28 thoughts on “Movie Review: Knives Out”

  1. I loved this film. It was a very competent whodunit. It was fun, hilarious, and intriguing. It did telegraph some things but I did miss some elements on first viewing and was pleasantly surprised by the ending. The casting could not have been more perfect. The casting director should be applauded.

  2. And now lets wait for the comments to ask you if you REALLY liked "The last Jedi" (oh my gooood… okay, i did too.)

    No, intresting review, guess i may watch it when it gets here next month ^^

  3. i was reading and comprehending the Sherlock Holmes Mysteries (published as it was intended to be written — with all the Olde English of the time period in which Sir Arthur Conan Doyle lived) by the time i was 8 years old … i love me a good (well written) mystery!!

  4. The 'c' in Blanc should be silent in French. Unless of course Daniel Craig plays his Frenchman like Patrick Stewart did in Star Trek!

  5. I don't usually see movies in the theater unless its a big spaceship-explodem'up-super-punch movie (i figure I have a TV if I want to watch two-shots of people talking about their feelings), but your enthusiasm has convinced me to try to see this one, especially after finding out it was a Rian Johnson movie. I figure the guy who made the best Star Wars movie (so far) probably made a great murder mystery film too.

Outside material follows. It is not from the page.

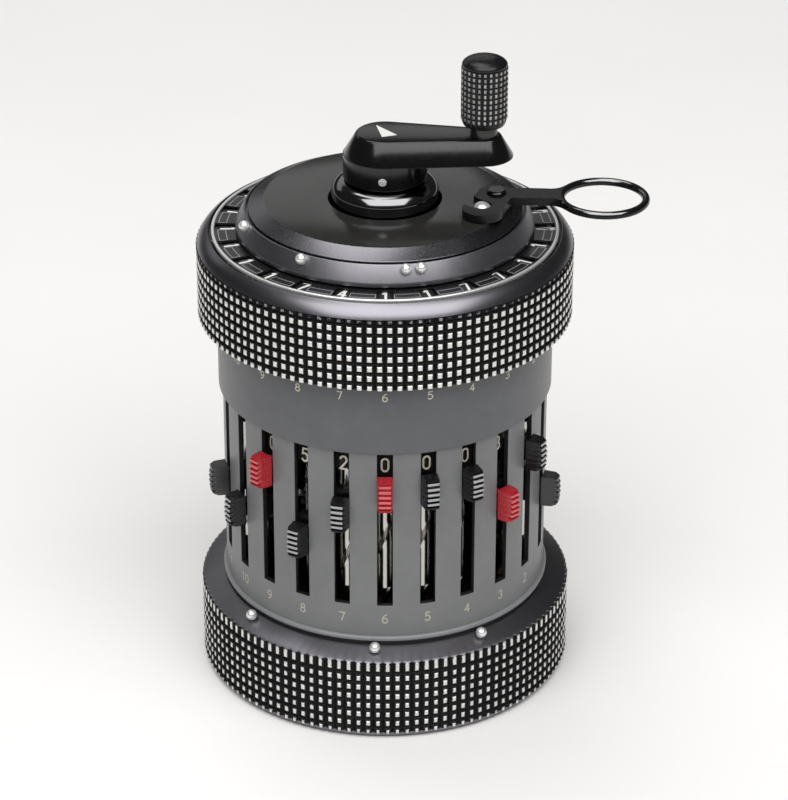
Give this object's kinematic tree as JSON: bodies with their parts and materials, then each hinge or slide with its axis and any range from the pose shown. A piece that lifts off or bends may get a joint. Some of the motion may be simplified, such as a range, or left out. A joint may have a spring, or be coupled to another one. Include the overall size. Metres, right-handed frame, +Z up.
{
  "type": "mechanical calculator",
  "caption": "Cylindrical hand-held mechanical calculator with setting slides, turning digit carriage, clearing lever and top crank.",
  "frame": {"origin": "centre of the flat underside, on the main axis", "axes": "+Z up along the main shaft, -Y towards the front slide, +X towards the crank knob and the clearing lever"},
  "size_m": [0.0781, 0.0662, 0.1142],
  "materials": {
    "grey_paint": "fine textured satin enamel",
    "black_knurl": "black finish, worn bright at the knurl's points",
    "black_satin": "satin black",
    "black_gloss": "gloss black",
    "black_plastic": "semi-gloss",
    "grey_button": "semi-gloss",
    "red_button": "semi-gloss",
    "bright_steel": "turned and polished",
    "aluminium": "machined",
    "brass": "machined",
    "black_dial": "matte with white figures",
    "light_dial": "satin with dark figures",
    "bead": "polished"
  },
  "bodies": {
    "housing": {"base_ring": "black_knurl", "base_cover": "black_satin", "base_screws": "bright_steel", "housing_tube": "grey_paint", "upper_collar": "grey_paint", "lower_bearing_plate": "brass", "upper_bearing_plate": "brass", "guide_tube": "bright_steel", "hub_collar": "black_gloss", "transmission_shafts": "bright_steel", "carry_gears": "brass", "carriage_spring": "bright_steel"},
    "reversing_lever": {"reversing_lever": "black_plastic"},
    "rotor": {"tens_bell": "aluminium"},
    "crank": {"main_shaft": "bright_steel", "step_drum": "aluminium", "crank_arm": "black_satin", "crank_pin": "bright_steel", "knob_stud": "black_satin"},
    "crank_knob": {"crank_knob": "black_knurl"},
    "carriage_slide": {"carriage_sleeve": "bright_steel"},
    "carriage": {"carriage_body": "black_knurl", "carriage_core": "black_satin", "window_ring": "black_satin", "result_dials": "black_dial", "counter_dials": "light_dial", "dial_axles": "bright_steel"},
    "clearing": {"clearing_plate": "black_gloss", "clearing_rack": "brass", "lever_screws": "bright_steel"},
    "clearing_lever": {"clearing_lever": "black_satin"},
    "slider_1": {"slider_1": "grey_button"},
    "slider_2": {"slider_2": "black_plastic"},
    "slider_3": {"slider_3": "red_button"},
    "slider_4": {"slider_4": "black_plastic"},
    "slider_5": {"slider_5": "black_plastic"},
    "slider_6": {"slider_6": "red_button"},
    "slider_7": {"slider_7": "black_plastic"},
    "slider_8": {"slider_8": "black_plastic"},
    "slider_9": {"slider_9": "red_button"},
    "slider_10": {"slider_10": "black_plastic"},
    "slider_11": {"slider_11": "grey_button"},
    "setting_shaft_1": {"setting_shaft_1": "bright_steel"},
    "setting_shaft_2": {"setting_shaft_2": "bright_steel"},
    "setting_shaft_3": {"setting_shaft_3": "bright_steel"},
    "setting_shaft_4": {"setting_shaft_4": "bright_steel"},
    "setting_shaft_5": {"setting_shaft_5": "bright_steel"},
    "setting_shaft_6": {"setting_shaft_6": "bright_steel"},
    "setting_shaft_7": {"setting_shaft_7": "bright_steel"},
    "setting_shaft_8": {"setting_shaft_8": "bright_steel"},
    "setting_shaft_9": {"setting_shaft_9": "bright_steel"},
    "setting_shaft_10": {"setting_shaft_10": "bright_steel"},
    "setting_shaft_11": {"setting_shaft_11": "bright_steel"},
    "base_bead_1": {"base_bead_1": "bead"},
    "base_bead_2": {"base_bead_2": "bead"},
    "base_bead_3": {"base_bead_3": "bead"},
    "carriage_bead_1": {"carriage_bead_1": "bead"},
    "carriage_bead_2": {"carriage_bead_2": "bead"},
    "carriage_bead_3": {"carriage_bead_3": "bead"},
    "carriage_bead_4": {"carriage_bead_4": "bead"}
  },
  "joints": [
    {"name": "crank_turn", "type": "hinge", "parent": "housing", "child": "rotor", "pos_m": [0, 0, 0.06], "axis": [0, 0, 1], "continuous": true},
    {"name": "crank_lift", "type": "slide", "parent": "rotor", "child": "crank", "axis": [0, 0, 1], "range_m": [0, 0.0033]},
    {"name": "knob_spin", "type": "hinge", "parent": "crank", "child": "crank_knob", "pos_m": [0.01667, -0.00099, 0.108], "axis": [0, 0, 1], "continuous": true},
    {"name": "carriage_lift", "type": "slide", "parent": "housing", "child": "carriage_slide", "axis": [0, 0, 1], "range_m": [0, 0.005], "stiffness_N_per_m": 900, "springref_m": -0.007, "deforming": ["carriage_spring"]},
    {"name": "carriage_turn", "type": "hinge", "parent": "carriage_slide", "child": "carriage", "pos_m": [0, 0, 0.078], "axis": [0, 0, 1], "range_deg": [0, 105]},
    {"name": "clearing_turn", "type": "hinge", "parent": "carriage", "child": "clearing", "pos_m": [0, 0, 0.087], "axis": [0, 0, 1], "continuous": true},
    {"name": "lever_fold", "type": "hinge", "parent": "clearing", "child": "clearing_lever", "pos_m": [0.01898, -0.0015, 0.0891], "axis": [0, 0, 1], "range_deg": [0, 115]},
    {"name": "reversing_slide", "type": "slide", "parent": "housing", "child": "reversing_lever", "axis": [0, 0, -1], "range_m": [0, 0.004]},
    {"name": "slide_1", "type": "slide", "parent": "housing", "child": "slider_1", "axis": [0, 0, -1], "range_m": [-0.011, 0.0088]},
    {"name": "slide_2", "type": "slide", "parent": "housing", "child": "slider_2", "axis": [0, 0, -1], "range_m": [0, 0.0198]},
    {"name": "slide_3", "type": "slide", "parent": "housing", "child": "slider_3", "axis": [0, 0, -1], "range_m": [-0.0066, 0.0132]},
    {"name": "slide_4", "type": "slide", "parent": "housing", "child": "slider_4", "axis": [0, 0, -1], "range_m": [0, 0.0198]},
    {"name": "slide_5", "type": "slide", "parent": "housing", "child": "slider_5", "axis": [0, 0, -1], "range_m": [0, 0.0198]},
    {"name": "slide_6", "type": "slide", "parent": "housing", "child": "slider_6", "axis": [0, 0, -1], "range_m": [0, 0.0198]},
    {"name": "slide_7", "type": "slide", "parent": "housing", "child": "slider_7", "axis": [0, 0, -1], "range_m": [-0.0044, 0.0154]},
    {"name": "slide_8", "type": "slide", "parent": "housing", "child": "slider_8", "axis": [0, 0, -1], "range_m": [-0.011, 0.0088]},
    {"name": "slide_9", "type": "slide", "parent": "housing", "child": "slider_9", "axis": [0, 0, -1], "range_m": [0, 0.0198]},
    {"name": "slide_10", "type": "slide", "parent": "housing", "child": "slider_10", "axis": [0, 0, -1], "range_m": [-0.011, 0.0088]},
    {"name": "slide_11", "type": "slide", "parent": "housing", "child": "slider_11", "axis": [0, 0, -1], "range_m": [-0.0088, 0.011]},
    {"name": "roll_1", "type": "hinge", "parent": "housing", "child": "setting_shaft_1", "pos_m": [0.02352, -0.0063, 0.035], "axis": [0, 0, 1], "range_deg": [-181, 145]},
    {"name": "roll_2", "type": "hinge", "parent": "housing", "child": "setting_shaft_2", "pos_m": [0.02109, -0.01218, 0.035], "axis": [0, 0, 1], "range_deg": [-1, 325]},
    {"name": "roll_3", "type": "hinge", "parent": "housing", "child": "setting_shaft_3", "pos_m": [0.01722, -0.01722, 0.035], "axis": [0, 0, 1], "range_deg": [-109, 217]},
    {"name": "roll_4", "type": "hinge", "parent": "housing", "child": "setting_shaft_4", "pos_m": [0.01218, -0.02109, 0.035], "axis": [0, 0, 1], "range_deg": [-1, 325]},
    {"name": "roll_5", "type": "hinge", "parent": "housing", "child": "setting_shaft_5", "pos_m": [0.0063, -0.02352, 0.035], "axis": [0, 0, 1], "range_deg": [-1, 325]},
    {"name": "roll_6", "type": "hinge", "parent": "housing", "child": "setting_shaft_6", "pos_m": [0, -0.02435, 0.035], "axis": [0, 0, 1], "range_deg": [-1, 325]},
    {"name": "roll_7", "type": "hinge", "parent": "housing", "child": "setting_shaft_7", "pos_m": [-0.0063, -0.02352, 0.035], "axis": [0, 0, 1], "range_deg": [-73, 253]},
    {"name": "roll_8", "type": "hinge", "parent": "housing", "child": "setting_shaft_8", "pos_m": [-0.01218, -0.02109, 0.035], "axis": [0, 0, 1], "range_deg": [-181, 145]},
    {"name": "roll_9", "type": "hinge", "parent": "housing", "child": "setting_shaft_9", "pos_m": [-0.01722, -0.01722, 0.035], "axis": [0, 0, 1], "range_deg": [-1, 325]},
    {"name": "roll_10", "type": "hinge", "parent": "housing", "child": "setting_shaft_10", "pos_m": [-0.02109, -0.01218, 0.035], "axis": [0, 0, 1], "range_deg": [-181, 145]},
    {"name": "roll_11", "type": "hinge", "parent": "housing", "child": "setting_shaft_11", "pos_m": [-0.02352, -0.0063, 0.035], "axis": [0, 0, 1], "range_deg": [-145, 181]},
    {"name": "base_bead_slide_1", "type": "hinge", "parent": "housing", "child": "base_bead_1", "pos_m": [0, 0, 0.017], "axis": [0, 0, 1], "range_deg": [-30, 20]},
    {"name": "base_bead_slide_2", "type": "hinge", "parent": "housing", "child": "base_bead_2", "pos_m": [0, 0, 0.017], "axis": [0, 0, 1], "range_deg": [-20, 15]},
    {"name": "base_bead_slide_3", "type": "hinge", "parent": "housing", "child": "base_bead_3", "pos_m": [0, 0, 0.017], "axis": [0, 0, 1], "range_deg": [-15, 30]},
    {"name": "carriage_bead_slide_1", "type": "hinge", "parent": "carriage", "child": "carriage_bead_1", "pos_m": [0, 0, 0.086], "axis": [0, 0, 1], "range_deg": [-30, 15]},
    {"name": "carriage_bead_slide_2", "type": "hinge", "parent": "carriage", "child": "carriage_bead_2", "pos_m": [0, 0, 0.086], "axis": [0, 0, 1], "range_deg": [-15, 20]},
    {"name": "carriage_bead_slide_3", "type": "hinge", "parent": "carriage", "child": "carriage_bead_3", "pos_m": [0, 0, 0.086], "axis": [0, 0, 1], "range_deg": [-15, 0.8]},
    {"name": "carriage_bead_slide_4", "type": "hinge", "parent": "carriage", "child": "carriage_bead_4", "pos_m": [0, 0, 0.086], "axis": [0, 0, 1], "range_deg": [-0.8, 40]}
  ],
  "couplings": [
    {"joint": "roll_1", "follows": "slide_1", "rad_per_m": 285.6},
    {"joint": "roll_2", "follows": "slide_2", "rad_per_m": 285.6},
    {"joint": "roll_3", "follows": "slide_3", "rad_per_m": 285.6},
    {"joint": "roll_4", "follows": "slide_4", "rad_per_m": 285.6},
    {"joint": "roll_5", "follows": "slide_5", "rad_per_m": 285.6},
    {"joint": "roll_6", "follows": "slide_6", "rad_per_m": 285.6},
    {"joint": "roll_7", "follows": "slide_7", "rad_per_m": 285.6},
    {"joint": "roll_8", "follows": "slide_8", "rad_per_m": 285.6},
    {"joint": "roll_9", "follows": "slide_9", "rad_per_m": 285.6},
    {"joint": "roll_10", "follows": "slide_10", "rad_per_m": 285.6},
    {"joint": "roll_11", "follows": "slide_11", "rad_per_m": 285.6}
  ]
}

  6. Love your stuff… Hated “The Last Jedi” and will never forgive Rian Johnson for that movie. I will see this movie though.

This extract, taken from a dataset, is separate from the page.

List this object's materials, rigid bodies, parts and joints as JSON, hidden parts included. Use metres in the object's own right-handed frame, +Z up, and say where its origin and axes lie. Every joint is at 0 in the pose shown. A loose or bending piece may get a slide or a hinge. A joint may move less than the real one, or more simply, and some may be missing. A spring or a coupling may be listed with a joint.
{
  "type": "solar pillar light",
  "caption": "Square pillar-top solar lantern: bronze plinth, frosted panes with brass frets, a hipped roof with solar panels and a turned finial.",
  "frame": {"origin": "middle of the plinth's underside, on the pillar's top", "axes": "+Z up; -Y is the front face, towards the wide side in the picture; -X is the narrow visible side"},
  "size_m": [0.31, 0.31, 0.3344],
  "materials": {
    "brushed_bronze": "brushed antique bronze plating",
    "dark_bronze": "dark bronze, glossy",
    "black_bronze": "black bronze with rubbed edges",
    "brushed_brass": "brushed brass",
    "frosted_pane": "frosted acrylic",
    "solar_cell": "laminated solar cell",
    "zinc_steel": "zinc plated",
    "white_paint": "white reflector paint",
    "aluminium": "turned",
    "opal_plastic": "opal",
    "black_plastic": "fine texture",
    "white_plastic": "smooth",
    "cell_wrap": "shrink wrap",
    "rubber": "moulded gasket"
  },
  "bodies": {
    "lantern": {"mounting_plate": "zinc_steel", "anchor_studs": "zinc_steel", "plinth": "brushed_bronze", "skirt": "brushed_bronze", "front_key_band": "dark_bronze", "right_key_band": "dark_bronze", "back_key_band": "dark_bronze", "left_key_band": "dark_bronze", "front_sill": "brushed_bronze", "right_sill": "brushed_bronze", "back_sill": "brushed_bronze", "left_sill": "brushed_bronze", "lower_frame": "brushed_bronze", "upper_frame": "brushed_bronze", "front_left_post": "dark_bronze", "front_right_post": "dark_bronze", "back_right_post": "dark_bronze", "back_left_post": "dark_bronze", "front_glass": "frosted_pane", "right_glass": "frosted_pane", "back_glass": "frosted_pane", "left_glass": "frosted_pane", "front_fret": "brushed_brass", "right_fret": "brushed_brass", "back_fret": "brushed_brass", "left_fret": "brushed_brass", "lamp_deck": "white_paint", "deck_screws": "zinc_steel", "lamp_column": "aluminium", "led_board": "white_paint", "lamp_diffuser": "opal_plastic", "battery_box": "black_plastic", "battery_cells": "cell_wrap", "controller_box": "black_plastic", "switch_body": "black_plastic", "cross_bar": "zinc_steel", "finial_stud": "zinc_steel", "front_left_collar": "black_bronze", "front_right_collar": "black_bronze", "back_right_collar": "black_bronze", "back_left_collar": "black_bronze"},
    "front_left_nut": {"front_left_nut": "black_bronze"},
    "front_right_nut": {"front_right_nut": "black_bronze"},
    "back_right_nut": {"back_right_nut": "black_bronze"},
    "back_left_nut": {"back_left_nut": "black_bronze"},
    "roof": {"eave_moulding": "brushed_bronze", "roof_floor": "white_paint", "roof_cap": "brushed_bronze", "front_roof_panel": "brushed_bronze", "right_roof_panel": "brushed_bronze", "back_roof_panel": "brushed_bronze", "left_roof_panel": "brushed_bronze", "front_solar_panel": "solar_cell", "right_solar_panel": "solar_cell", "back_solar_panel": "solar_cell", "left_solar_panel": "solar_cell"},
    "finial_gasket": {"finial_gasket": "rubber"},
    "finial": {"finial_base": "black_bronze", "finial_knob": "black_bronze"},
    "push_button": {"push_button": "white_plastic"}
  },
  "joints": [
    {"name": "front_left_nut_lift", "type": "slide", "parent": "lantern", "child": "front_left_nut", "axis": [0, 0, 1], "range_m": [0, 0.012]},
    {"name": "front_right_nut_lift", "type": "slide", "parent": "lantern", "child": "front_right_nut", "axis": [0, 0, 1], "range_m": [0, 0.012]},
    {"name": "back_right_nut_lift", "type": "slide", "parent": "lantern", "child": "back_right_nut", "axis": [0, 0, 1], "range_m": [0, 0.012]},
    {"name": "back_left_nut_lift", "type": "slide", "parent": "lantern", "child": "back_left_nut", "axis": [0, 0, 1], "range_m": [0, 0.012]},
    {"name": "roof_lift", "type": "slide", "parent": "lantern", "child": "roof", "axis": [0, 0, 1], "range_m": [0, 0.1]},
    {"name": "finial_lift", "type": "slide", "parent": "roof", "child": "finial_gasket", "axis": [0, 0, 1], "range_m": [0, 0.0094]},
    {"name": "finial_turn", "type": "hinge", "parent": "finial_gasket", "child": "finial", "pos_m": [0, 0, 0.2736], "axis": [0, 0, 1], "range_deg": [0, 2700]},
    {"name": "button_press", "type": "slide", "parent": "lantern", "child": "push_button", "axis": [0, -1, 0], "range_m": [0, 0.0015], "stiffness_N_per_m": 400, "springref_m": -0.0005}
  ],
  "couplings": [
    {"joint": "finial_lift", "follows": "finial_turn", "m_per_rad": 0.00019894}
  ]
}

  7. Your cadence and delivery on this review is not unlike that of Pete Rosenthal of the Onion's Film Standard.
    I just happen to know you're very likely not joking, though.

  8. Daniel Craig with a southern accent? Chris Evans playing something other than a superhero and with a foul mouth at that? And Jamie Lee Curtis?!? Hell, you had me at the SMPTE leader! Without doubt, a must see!

  9. i probably shouldn't have seen "knives out" the same weekend i had already watched the beautiful "jojo rabbit", strangely hilarious and thrilling "parasite", and a masterclass in storytelling "the irishman" because as awesome as i thought knives out was – all three of those movies were better. that's not a knock on knives out as much as an endorsement of how stacked the movie releases have been the past few weeks.

    rian johnson did hit it out of the park, though. after he derailed star wars i was interested to see if he'd go back to looper form or devolve like colin treverrow did post jurassic world (book of henry, anyone?). very happy to agree with you that johnson made a great film here. the performances are wonderful, the movie looks great, and the story is well told with a plot makes sense. last jedi had two of those three…

  10. Okay, I will bite. The Last Jedi is not a great film. It might be better than RotJ but it is not as good as Episode VII. I love all the interactions between Rey, Kylo and Luke but there is just so much messy garbage inbetween these great interactions. The good character moments in TLJ are better than the character moments in TFA and it has two amazing visuals. Could I have a single movie that combines the first half of TFA with the character development from TLJ and leaves out “first order” deathstar mark 3 and slow-mo chase?

  11. I saw it last night and it was really good. I like to describe it as like Clue but the mystery and comedy are equally well done. Instead of being mainly a comedy.